Head coach Paul Mainieri announced yesterday that senior right-hander Russell Reynolds (1-1, 8.59 ERA, 14.2 IP, 11 BB, 12 K) will get the start tonight on the mound tonight. “We’re going to count on Russell’s experience as a fifth-year senior,” Mainieri said. “He’s pitched very well the last few times out, and we feel like he gives us the best chance to get us off to a good start.” In addition to pitching a shutout inning in LSU’s 13-1 loss to Oregon State last Monday, the Baton Rouge native has pitched 1.2 scoreless innings in his last three relief appearances. Reynolds is considered to be one of the most popular guys on the team, and I expect the team to rally defensively around him. Barring a last-minute change, it appears Florida will start Brady Springer (8-5, 3.18 ERA, 119.0 IP, 30 BB, 117 K).

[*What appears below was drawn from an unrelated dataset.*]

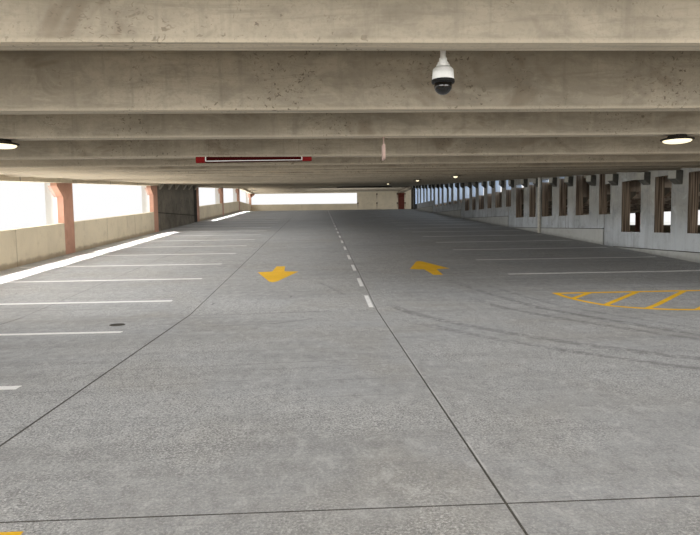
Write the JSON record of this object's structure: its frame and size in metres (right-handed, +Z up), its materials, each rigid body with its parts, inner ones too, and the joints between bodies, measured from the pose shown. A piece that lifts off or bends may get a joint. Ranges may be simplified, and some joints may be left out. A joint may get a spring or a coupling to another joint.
{
  "type": "multi storey car park, 1:2 scale model",
  "caption": "Two-bay precast concrete parking structure at half size: a ramping storey under double tees, side spandrels and columns, and an open middle wall.",
  "frame": {"origin": "underside of the ground slabs, at the centre of the building's bounding box", "axes": "+X east across the two bays, +Y north up the ramp of the west bay, +Z up"},
  "size_m": [19.76, 39.009, 3.86],
  "materials": {
    "floor_concrete": "broomed, grey",
    "tee_concrete": "cast smooth, stained",
    "deck_concrete": "cast smooth, broomed top",
    "cream_concrete": "cast smooth, cream",
    "wall_concrete": "cast smooth, cool grey",
    "dark_concrete": "cast smooth, dark grey",
    "salmon_concrete": "cast smooth, salmon",
    "brown_concrete": "cast smooth, red-brown",
    "lamp": "diffusing",
    "white_paint": "satin",
    "dome": "gloss",
    "red_paint": "satin",
    "zinc": "dull",
    "pipe_paint": "dull",
    "drain_plastic": "matt"
  },
  "bodies": {
    "root": {"ground_slab_west": "floor_concrete", "ground_slab_east": "floor_concrete", "west_ramp_base": "floor_concrete", "west_ramp_tees": "deck_concrete", "west_upper_landing_tees": "tee_concrete", "west_ceiling_tees_south": "tee_concrete", "west_ceiling_tees_north": "tee_concrete", "east_upper_landing_tees": "tee_concrete", "east_ramp_tees_south": "tee_concrete", "east_ramp_tees_north": "tee_concrete", "west_columns": "salmon_concrete", "east_columns": "salmon_concrete", "west_lower_walls": "cream_concrete", "west_upper_spandrels": "cream_concrete", "west_shear_wall": "dark_concrete", "shear_wall_corbels": "wall_concrete", "east_lower_walls": "cream_concrete", "east_deck_spandrels": "cream_concrete", "east_shear_wall": "dark_concrete", "middle_wall_panel_2": "wall_concrete", "middle_wall_panel_3": "wall_concrete", "middle_wall_panel_4": "wall_concrete", "middle_wall_panel_5": "wall_concrete", "middle_wall_panel_6": "wall_concrete", "middle_wall_corbels_west": "dark_concrete", "middle_wall_corbels_east": "dark_concrete", "cross_beams": "tee_concrete", "cross_beam_columns": "wall_concrete", "south_columns": "salmon_concrete", "south_spandrels": "cream_concrete", "south_low_wall": "cream_concrete", "north_lower_wall": "cream_concrete", "north_upper_spandrel": "cream_concrete", "north_solid_wall": "cream_concrete", "north_brown_column": "brown_concrete", "north_east_wall": "cream_concrete", "ceiling_lights": "lamp", "camera_pendant": "zinc", "camera_housing": "white_paint", "camera_dome": "dome", "height_bar": "red_paint", "height_bar_hangers": "zinc", "hanging_sign": "white_paint", "drain_pipe": "drain_plastic", "ceiling_pipe": "pipe_paint"}
  },
  "joints": []
}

If Reynolds gets into trouble early, the Tigers will likely go with the “Johnny Wholestaff” approach that we’ve seen during midweek games. Obviously, this isn’t what most Tiger fans want to hear. But with freshman Eric Walker out the rest of the season with muscle fatigue and Caleb Gilbert having pitched on Saturday, Coach Mainieri really doesn’t have a lot of options. As for who else might pitch tonight, the likely candidates are freshman Nick Bush (1-1, 3.92 ERA, 20.2 IP, 19 BB, 20 K), freshman Matt Beck (1-0, 3.65 ERA, 24.2 IP, 11 BB, 21 K), junior Austin Bain (1-0, 4.74 ERA, 24.2 IP, 19 BB, 32 K) and senior Hunter Newman (1-1, 2.73 ERA, 26.1 IP, 18 BB, 26 K, 10 saves). Mainieri noted that freshman Todd Peterson (3-1, 4.19 ERA, 34.1 IP, 16 BB, 21 K) has a “tender arm” and “isn’t himself right now,” so I’d be surprised to see him pitch tonight. If the Tigers reach the 8th or 9th inning and are up by a slim margin, Mainieri will likely go to freshman closer Zack Hess, who has already successfully closed all four of LSU’s CWS victories to this point and has three saves.
You may recall that Bush, Peterson, Newman, and Beck allowed a whopping nine walks and 10 earned runs in just three innings in last Monday’s 13-1 loss at the hands of Oregon State. Obviously, if any of these pitchers play tonight, they will have to show much better control if LSU is to have a chance of winning Game 1 in this series. On the other hand, if the Tigers can find a way to win tonight, their chances of winning the championship are much higher with senior Jared Poché (12-3, 3.33 ERA, 108.0 IP, 38 BB, 73 K) expected to start Tuesday night and junior Alex Lange (10-5, 2.97 ERA, 48 BB, 150 K) expected to start Wednesday, if necessary.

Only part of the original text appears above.